Fry asks, "Since when is the internet about robbing people of their privacy?", to which Bender replies, "August 6, 1991", which is the date that Tim Berners-Lee announced the World Wide Web project and software on the newsgroup alt.hypertext. A video clip shot by Fry reveals that Leela has a boil (voiced by Craig Ferguson) named Susan on her right buttock that sings show tunes with a Scottish accent, a reference to singer Susan Boyle. The song that was shown in the episode was "I Dreamed a Dream", the same song which Susan Boyle performed in her first audition of Britain's Got Talent and later brought her worldwide fame.

==Broadcast and reception==
In the original American broadcast, "Attack of the Killer App" was viewed by an estimated 2.159 million households receiving a 1.3 rating/2% share in the Nielsen ratings and 1.1 rating/4% share in the 18-49 demographic.

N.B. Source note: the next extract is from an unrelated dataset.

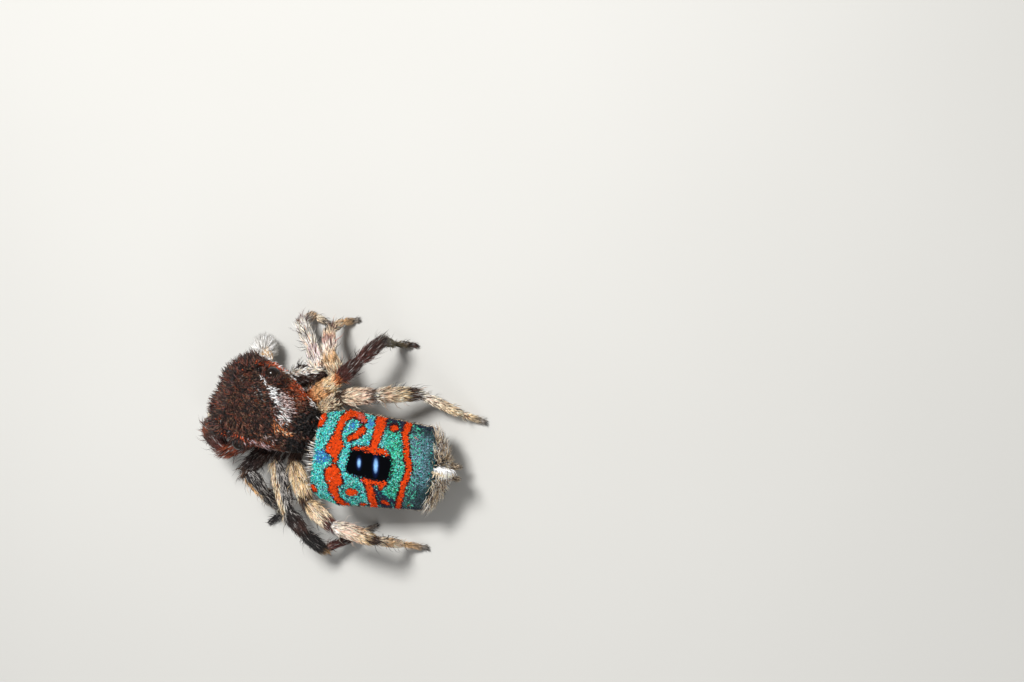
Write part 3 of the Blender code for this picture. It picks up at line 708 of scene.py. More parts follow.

Reviewer Robert Canning of IGN rated the episode 8.5 out of 10, calling it "great" and stating that ""Attack of the Killer App" had more than enough great laughs to outweigh this weak bit", in reference to the Susan Boyle joke. He also praised the references to iPhone and Twitter jokes. The A.V. Club reviewer Zack Helden gave the episode a B, saying: "This was funny, generally, and I'm glad the series hasn't lost its teeth. It's just, I miss the writers' habit of biting off just a little more than they could chew." He also found the Susan Boyle jokes to be "mean-spirited" but clever and so "bizarre that it worked". Darren Franich of Entertainment Weekly said the episode was "as good as anything the show produced in its prime" particularly commenting on the speed of the episode and the precision of its satire. He also noted that the episode benefited from good timing, coming right on the heels of recent iPad and iPhone releases which kept the episode from feeling "outdated". Sean Gandert of Paste rated the episode a 7.1. While he found the eyePhone jokes to be clever, he refers to the Boil plotline as "a horrifically stupid joke that dominates and largely ruins the second part of the episode".

The episode is the origin of the "shut up and take my money" meme.